Really? IANAL but ISTM that you can’t throw a brick at a book of judicial rulings without hitting language along the lines of “this Court feels that” and similar wording.

It also STM that if it were really that straightforward to determine objectively what “judicial activism” is, you and Martin_Hyde wouldn’t be disagreeing about whether the Miranda ruling obviously or debatably qualifies as such.

First, a legislature doesn’t decree anything. They are the people’s representatives in a democratic society.

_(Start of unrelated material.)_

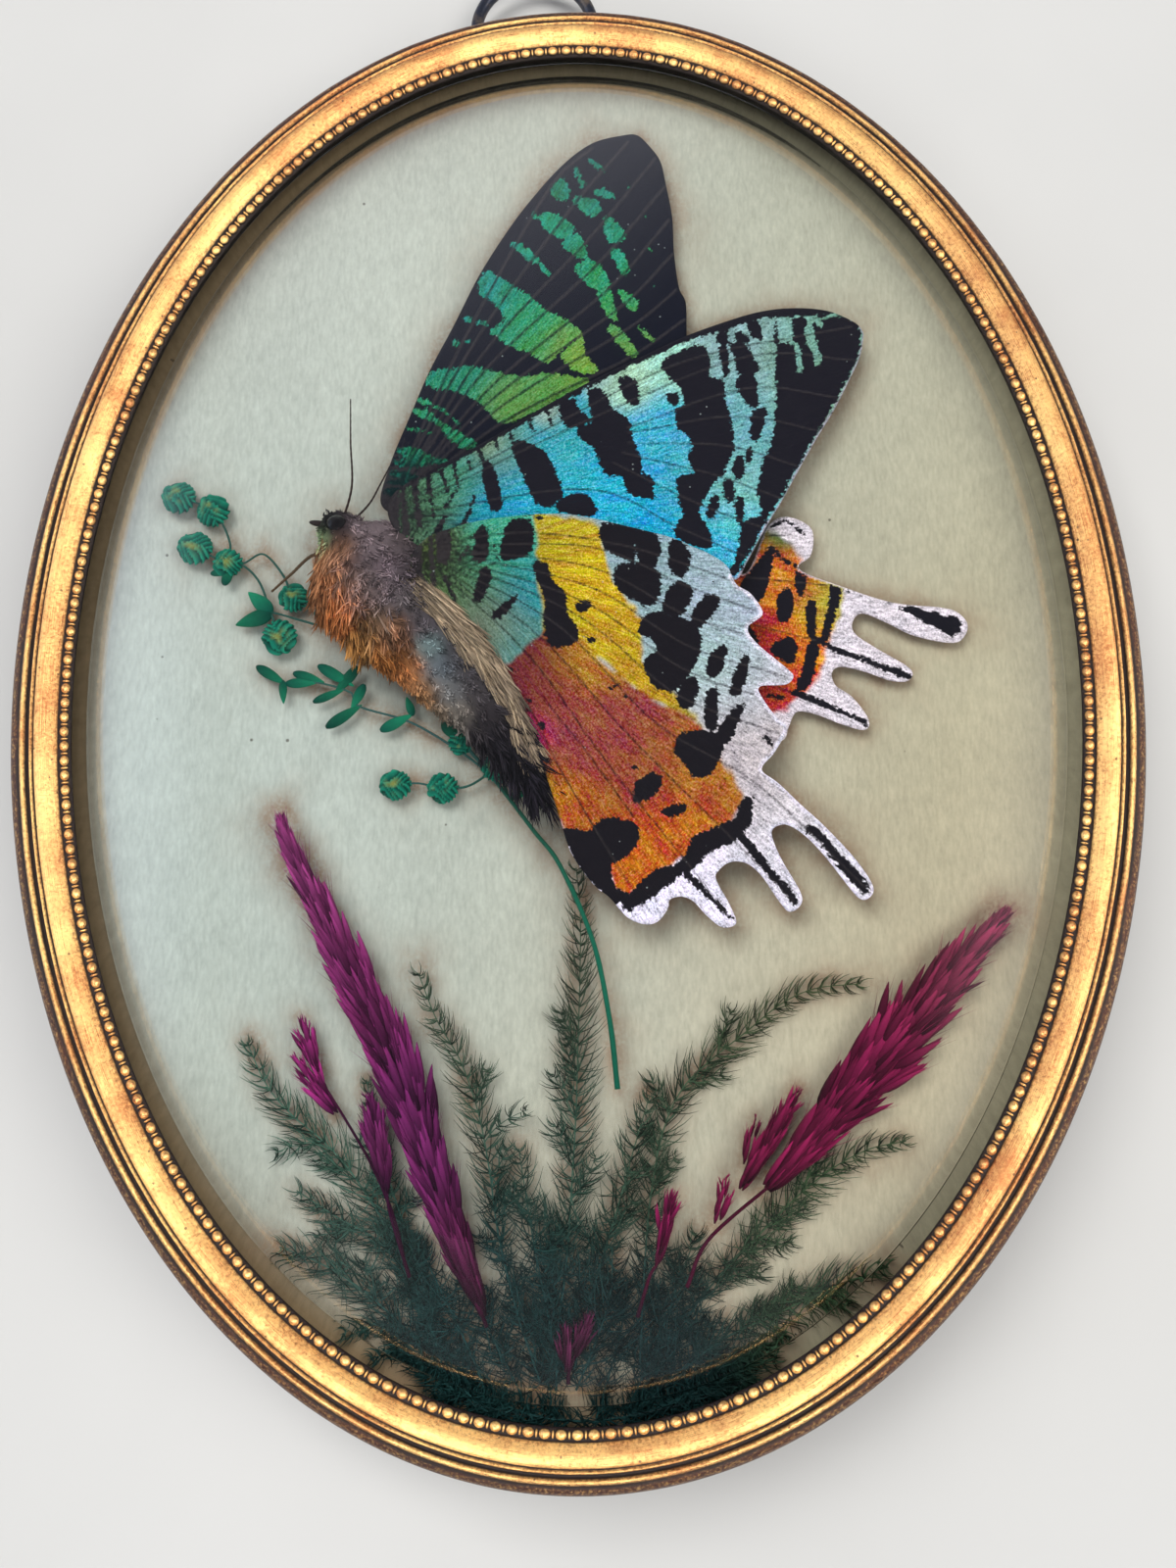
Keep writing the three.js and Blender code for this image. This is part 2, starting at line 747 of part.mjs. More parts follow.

Supposing a hypothetical law that a legislature passed that said that businesses could discriminate on race, first, that would be odd law because the default rule prior to the 1964 Civil Rights Act was that businesses could indeed do that. But suppose I am a judge and someone challenges the constitutionality of that law. I first put my feelings aside about how odious it would be to refuse service to someone based on race.

Then, I note that businesses are private property, and not subject to the 14th Amendment. See Civil Rights Cases (1875). Although the common law required certain innkeepers to take all comers, the legislature is free to modify the common law by statute. So, unless the Petitioner can point to some other historical work, I am inclined to rule that the law is valid, despite my personal objection to it.

A judicial activist would say that such a law is wrong and strike it down. See the difference?

Of course. What judicial activism is is subject to debate like most things. I’m talking about the “we feel” language with little support, like Roe and Miranda. Even liberal scholars criticize those cases for outcome based approaches.